The men are ably played by Hugh Grant and Colin Firth. Grant plays Daniel Cleaver, Bridget´s boss in a publishing house where Bridget is a PR assistant. Doffing his usual shy, stammering, Mr. Nice Guy persona for a welcome change, Grant is still charming as a delightfully roguish cad indifferent to commitment. Firth plays Mark Darcy, at first a stuffy, boring, arrogant barrister, who slowly in the course of the film warms up as a person and to Bridget in particular. The author has said that she had Firth in mind for the role of Darcy ever since she saw him in the television production of "Pride and Prejudice," playing, of course, Mr. Darcy!
Anyway, as the movie begins Bridget´s love life is in the pits; then, she notices and is noticed by her boss, Daniel. She soon begins an affair with him that before long she sees is going nowhere. Her aim is love and marriage. His aim is avoidance of the words "love" or "marriage." Rejected by Daniel´s infidelity, she quits her job and finds a new one in broadcasting, soon becoming a minor television celebrity due to her spunk and candor on a tabloid-type show called "Sit Up Britain."
Zellweger is the best thing about the movie, and if you don´t find her admittedly ebullient personality enough to pique your curiosity, as I didn´t, you´re in for a long haul. She narrates the film as one might be reading a diary, and she´s in every scene. There is little plot, and the story is for all intents and purposes a straightforward character study. In this regard, the newspaper-column background of the story and character show through. Perhaps I was slightly prejudiced going in because as I was waiting for my wife to arrive to watch the film with me, I started reading a few of the newspaper articles that are included on the DVD and found them singularly tedious and unamusing. I was reminded that TV´s "Tales of the City" was also taken from a series of newspaper columns that I had read years ago in the San Francisco Chronicle, but those old stories had an outrageous campiness about them that kept one going back. Maybe this was a British thing, I thought, before watching the picture.

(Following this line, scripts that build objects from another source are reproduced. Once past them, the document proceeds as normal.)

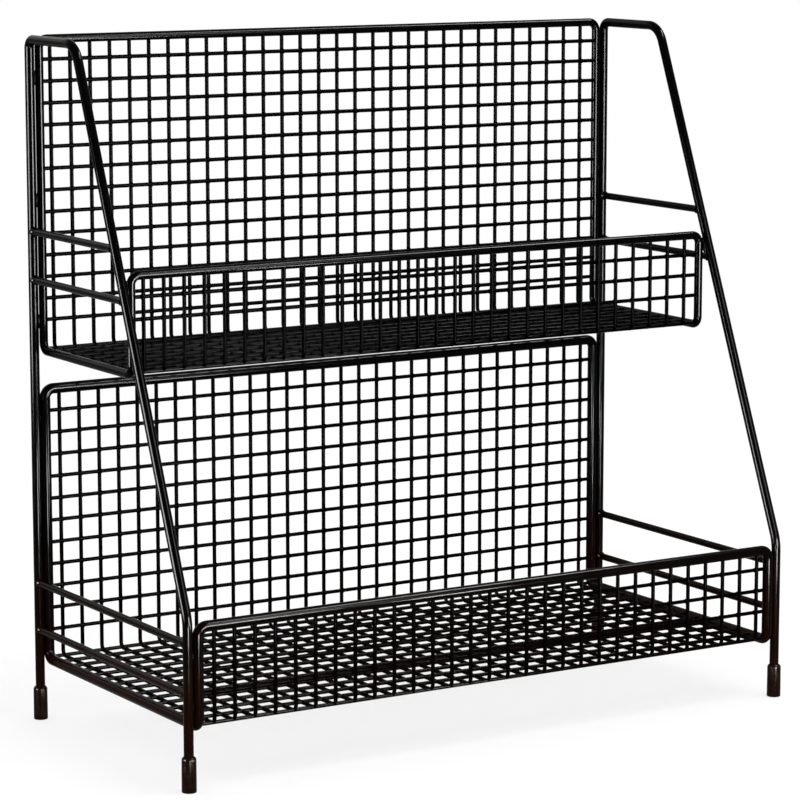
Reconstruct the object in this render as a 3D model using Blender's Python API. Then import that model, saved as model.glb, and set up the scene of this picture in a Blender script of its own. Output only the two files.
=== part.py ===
"""Two-tier countertop display stand of black coated steel rod and welded wire mesh.

Two bent side frames stand on four rubber caps. Straight rails cross each side
frame. Between the frames sit two shelves: a rod rim bent into a back, a floor
and a front lip, filled by a welded mesh sheet bent the same way.
All lengths are in metres. +X is to the right, +Y to the back, +Z up, and the
origin is on the table, under the middle of the stand.
"""

import math
from collections import namedtuple

import bmesh
import bpy
from mathutils import Matrix, Quaternion, Vector

# Gap left between two pieces that touch
CLEARANCE = 0.0003

# Side frames: one bent rod each, from rear foot over the top to front foot
FRAME_ROD_RADIUS = 0.00275
FRAME_SPACING = 0.3990
POST_SPACING = 0.1840
TOP_HEIGHT = 0.3971
KNEE_HEIGHT = 0.0948
LEG_SLOPE = math.radians(22.5)
REAR_TOP_BEND = 0.005
FRONT_TOP_BEND = 0.015
KNEE_BEND = 0.028

# Rubber caps on the rod ends
FOOT_RADIUS = 0.00415
FOOT_HEIGHT = 0.0196
FOOT_BASE = 0.0032
FOOT_SHOULDER = 0.0009
FOOT_EDGE = 0.0006

# Side rails, in pairs: the upper one of each pair, and the step down to the lower one
RAIL_RADIUS = 0.00225
UPPER_RAIL_HEIGHT = 0.2874
LOWER_RAIL_HEIGHT = 0.0816
RAIL_STEP = 0.0279

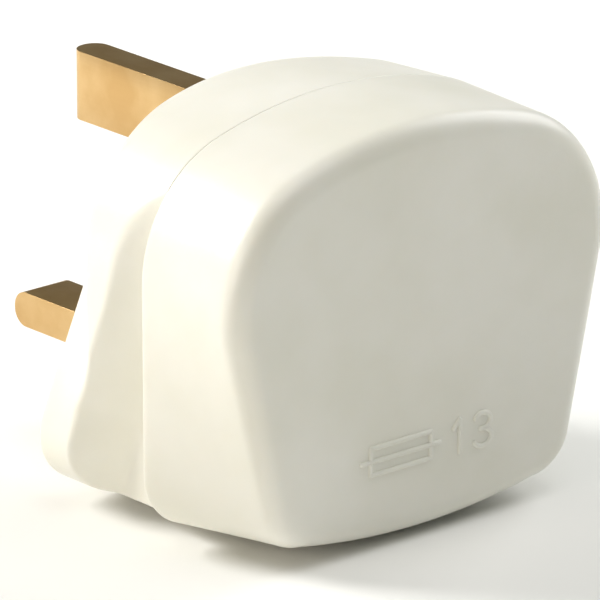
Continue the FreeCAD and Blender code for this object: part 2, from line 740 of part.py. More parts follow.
cap_length = size("fuse_cap_length")
cap_wall = size("fuse_cap_wall")
lower_fuse_cap = fuse_cap("lower_fuse_cap", (fuse_low, fuse_low + cap_length), True)
upper_fuse_cap = fuse_cap("upper_fuse_cap", (fuse_high - cap_length, fuse_high), False)
inside = (fuse_low + cap_wall, fuse_high - cap_wall)
fuse_tube = cut("fuse_tube", upright("fuse_tube_blank", size("fuse_cap_radius") - cap_wall, fuse_x, fuse_axis,
                                     inside),
                [upright("fuse_tube_bore", size("fuse_bore_radius"), fuse_x, fuse_axis, inside)])
fuse_filling = cut("fuse_filling", upright("fuse_filling_blank", size("fuse_bore_radius"), fuse_x, fuse_axis,
                                           inside),
                   [upright("fuse_filling_core", size("fuse_wire_radius"), fuse_x, fuse_axis, inside)])
fuse_wire = upright("fuse_wire", size("fuse_wire_radius"), fuse_x, fuse_axis, inside)


# Cord grip: a bar across the two posts, with a rounded ridge that presses on the cord

bar_low = size("grip_post_top")
bar = (bar_low, bar_low + size("bar_thickness"))
bar_end = size("grip_post_side") + size("grip_post_radius")
bar_z = (size("grip_post_height") - size("bar_height") / 2, size("grip_post_height") + size("bar_height") / 2)
bar_hole = size("terminal_screw_radius") + size("screw_fit")
ridge_end = size("grip_post_side") - size("grip_post_radius") - size("screw_fit")
cord_grip = cut("cord_grip", fuse("cord_grip_solid", [
    block("cord_grip_bar", (-bar_end, bar_end), bar, bar_z),
    block("cord_grip_ridge", (-ridge_end, ridge_end),
          (bar_low - size("bar_ridge"), bar_low + size("bar_ridge")),
          (size("grip_post_height") - size("bar_ridge"), size("grip_post_height") + size("bar_ridge"))),
]), [
    rod("cord_grip_left_hole", bar_hole, -size("grip_post_side"), size("grip_post_height"), bar),
    rod("cord_grip_right_hole", bar_hole, size("grip_post_side"), size("grip_post_height"), bar),
])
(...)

Well, the movie turned out better than the newspaper columns, but not enough to maintain my interest for long. As I said, Bridget is the center of attention here, and if we don´t take to her, little else works. Zellweger makes her character funny, vulnerable, and sympathetic, but not entirely involving. Bridget is sweet and lovable and smarter than she thinks, but that´s about all. Still, as people say about her, they love her "just as she is." The hard part to believe is that before the movie´s over she has these two handsome, intelligent guys literally fighting over her in the street.